Created attachment 95330 [details] Information about used pipeline
Added stack trace and log - loop_detected_gdb_bt.txt : gdb bt from G_DEBUG=fatal_warnings - loop_detected_log.txt.gz : associated log with GST_DEBUG=5 - critical_gdb_bt.txt : gdb bt from G_DEBUG=fatal_criticals (to avoid core dump on warnings from detected loop and some elements unable to answer latency query) - critical_log.txt.gz : associated log with GST_DEBUG=5
Created attachment 95411 [details] gdb bt with G_DEBUG=fatal_criticals
Created attachment 95412 [details] associated log to G_DEBUG =fatal_criticals
Created attachment 95413 [details] gdb bt with G_DEBUG=fatal_warnings
Created attachment 95414 [details] associated log to G_DEBUG=fatal_warnings
Strange case... From the following cmd :: for elt in `gzip -d -c critical_log.txt.gz | egrep "add_to_queue|remove_from_queue" | cut -f2 -d\' | sort -u` do echo __ $elt __ gzip -d -c critical_log.txt.gz | egrep "add_to_queue|remove_from_queue" | egrep $elt done - most elements are added to queue but not removed - some elements are added and removed from queue (NetRtpBin,VoIPRtpBin) - one element (alawdec0) is removed from queue but not added (or not with add_to_queue() !?)

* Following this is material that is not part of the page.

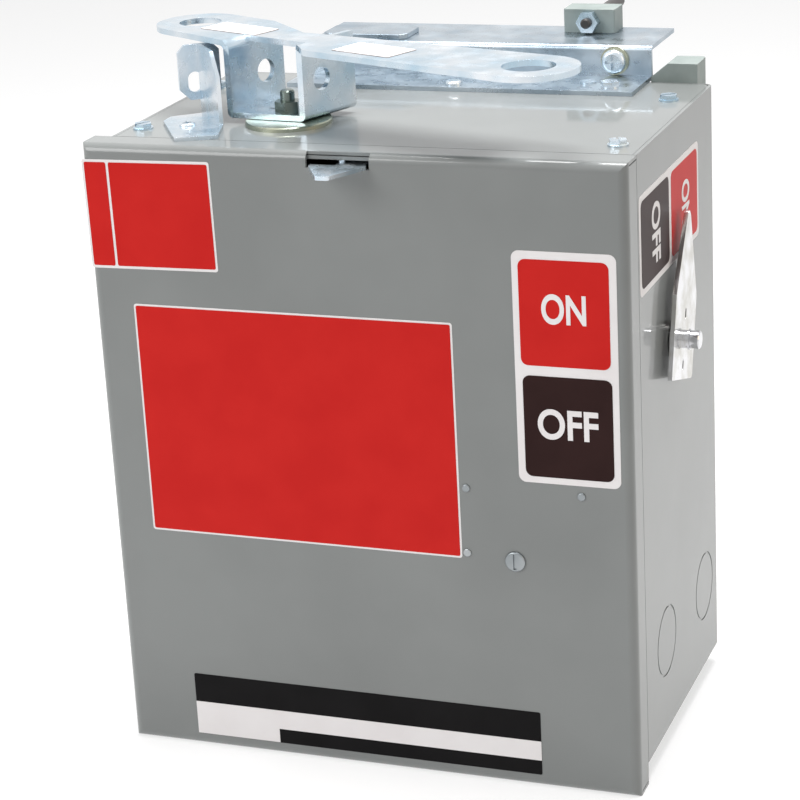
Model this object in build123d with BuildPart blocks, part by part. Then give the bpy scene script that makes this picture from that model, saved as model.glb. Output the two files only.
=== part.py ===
from build123d import *
import os
from math import cos, radians, sin

os.makedirs("parts", exist_ok=True)

# Enclosure: outside width, depth and height, and the steel sheet it is folded from
box_width = 305
box_depth = 185
box_height = 356
sheet = 1.9
body_inset_left = 10.3
body_bottom = 12.8
flange_width = 22
flange_front = 24
wall_gap = 0.2

# Front cover pan
cover_flange = 18.5
cover_bend = 5
cover_gap = 0.5
lip_front = 3.0
lip_clearance = 1.2

# Hinge along the left side
hinge_axis_left = 5.0
hinge_axis_front = 25.0
knuckle_radius = 3.0
hinge_pin_radius = 1.5
hinge_leaf = 1.4
knuckle_length = 20
hinge_gap = 0.3

# Pointer window in the cover's top edge
window_left = 131.3
window_right = 166.9
window_bottom = 347.5

# Quarter-turn latch and the rivets beside it
latch_left = box_width - 66.4
latch_height = 134.3
latch_shank_radius = 3.5
latch_head_radius = 5.75
tongue_length = 22
tongue_width = 8
tongue_thickness = 2.5
striker_depth = 12.0
striker_low = latch_height - 15.3
striker_high = latch_height + 14.7
striker_left = latch_left - 26.6
striker_step = latch_left + 23.4
striker_leg = 38
rivet_radius = 1.5
rivet_head_radius = 2.3
rivet_places = ((latch_left - 26.3, latch_height + 40.1), (latch_left - 27.1, latch_height + 2.6),
                (latch_left + 38, latch_height + 40.6))
backing_left = latch_left - 34.6
backing_right = latch_left + 46.4
backing_low = latch_height - 8.3
backing_high = latch_height + 48.7

# End plate screws: hex washer heads with a slot
screw_radius = 2.4
screw_washer_radius = 5.6
screw_flats = 8.8
screw_head_height = 3.4
screw_length = 9
screw_left = 20.5
screw_right = box_width - 14.5
screw_front = 37
screw_rear = box_depth - 43.5
fit = 0.05

# Plug assist lever on its pivot
pivot_left = 97
pivot_front = 62
lever_turn = 22
lever_sheet = 3.2
lever_top = 46
ear_inner_left = -27
ear_inner_right = 12.5
ear_front_left = -17
ear_front_right = -3
ear_rear_left = 25
ear_rear_right = 38
ear_bend = 2.3
ear_hole_radius = 6.5
ear_hole_v = 11.5
ear_hole_height = 24.3
left_eye_u = -80.5
left_eye_v = 14.5
left_eye_radius = 25
left_eye_hole = 12
right_eye_u = 162
right_eye_v = 12
right_eye_radius = 26.5
right_eye_hole = 14
pivot_radius = 4
pivot_nut_flats = 13
pivot_nut_height = 6.5
bearing_washer_radius = 24
bearing_washer_thickness = 2.5
running_gap = 0.3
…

Seems like the loop might have caused the problem. With pipelines like that we should really use the internal_links function to walk the graph (it is then does not really contain a loop).

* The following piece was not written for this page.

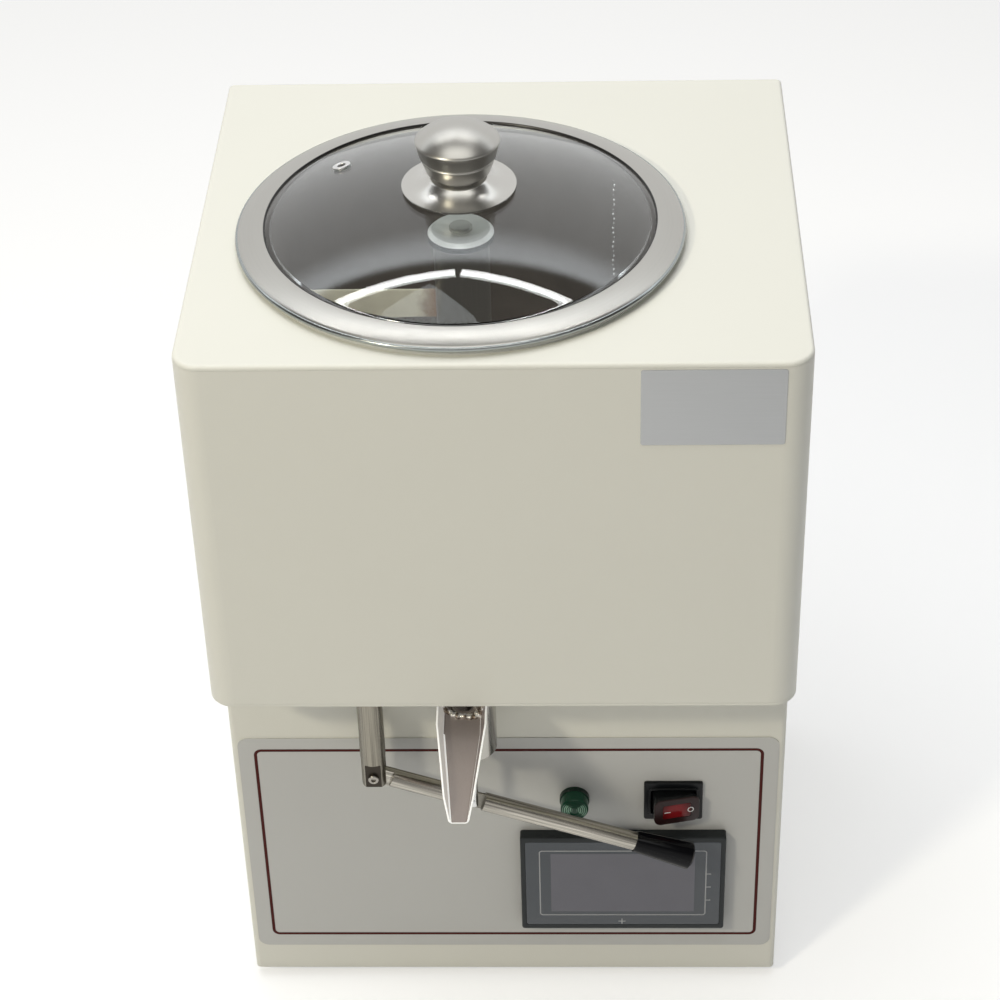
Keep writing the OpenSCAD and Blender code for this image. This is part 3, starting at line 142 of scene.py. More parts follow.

A quick and dirty patch could be this one : static void remove_from_queue (GstBinSortIterator * bit, GstElement * element) { if (g_queue_find(bit->queue, element)) { GST_DEBUG_OBJECT (bit->bin, "removing '%s' from queue", GST_ELEMENT_NAME (element)); g_queue_remove (bit->queue, element); gst_object_unref (element); } else { GST_DEBUG_OBJECT (bit->bin, "unable to remove '%s' from queue - not inserted", GST_ELEMENT_NAME (element)); } } that is quite unefficient as we scan all the queue for all elements. A more efficient solution could be to use the result of the g_queue_find to issue a remove with a g_queue_delete_link(). But it's just a workaround.

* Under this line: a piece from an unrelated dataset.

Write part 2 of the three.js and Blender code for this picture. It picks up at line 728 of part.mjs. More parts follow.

I commited your workaround, it's better than crashing and burning hard. * gst/gstbin.c: (remove_from_queue): Work around a problem with pipelines containing (semi)loops until a proper, more complicated solution is ready. See #475455.
Wouldn't an implementation over internal_links also fix bug #563828? There the problem is, that there is a ! multiqueue ! b ! multiqueue ! c Where the same multiqueue is used. In reality there's no loop ;) But then, bug #563828 should also be fixed in decodebin2 because linking twice to the multiqueue is suboptimal.
(In reply to comment #10) > Seems like the loop might have caused the problem. With pipelines like that we > should really use the internal_links function to walk the graph (it is then > does not really contain a loop). How exactly would that work? When walking the graph via pad connections (i.e. ... ---> sinkpad --- internal_links ---> srcpad --- peer ---> sinkpad ) we would have a graph with pads as nodes. For every pad it's possible to get the parent element of course. Here it must be ensured that there is no cycle in the pads graph but there could be cycles when transforming the pads graph to the corresponding elements graph. Right? For iterating over all elements in topological order we would then walk this pad graph from the sink element's sink pads. But when do we change the state of an element that owns a pad? The first time when all "dependencies" for at least one srcpad are done? Example: a(src1,src2) and (sink1)b, a.src1 is linked to b.sink1. After b has changed the state a can change the state too, no matter what the peer element of a.src2 does. Comparison: currently we require that all srcpad "dependencies" are done. Does this work as expected? Probably not, because example: a(src1,src2), (sink1)b, (sink1)c. a.src1->b.sink1 and a.src2->c.sink1. a could then change state already once b or c has changed the state. Which would in the end mean, that a is trying to push data to an element in the wrong state (say a and b are PAUSED, c is still READY). If we allow to change state when at least one srcpad dependency is done but require that for every bin state changes are done for those elements with the least remaining srcpad dependencies, would this work? But isn't this then the same behaviour as we have now? If we require all srcpad dependencies to be done before changing the state there should be no difference which graph is walked. Unless I'm missing something the rtpbin<---->rtpbin loop example would then still not work because both rtpbin would wait for the other.
I think the solution here is to split the element and instead have them share a common structure (so instead of having a single multiqueue element have multiple singlequeues that are all connected by some shared object. And/or having a sink that gives its buffer to a separate source element (so they could even be separate gst pipelines if they dont have to be synchronized).
Should we still worry about implement the state change stuff in GstBin with iterate_internal_links instead of what we do now? It shouldn't matter unless we want to allow loops in the element graph that are no loops in the link graph.
I'm not so worried, we could mark this as an enhancement..
Let's close this then, does not seem that useful after all and non-trivial/impossible to implement.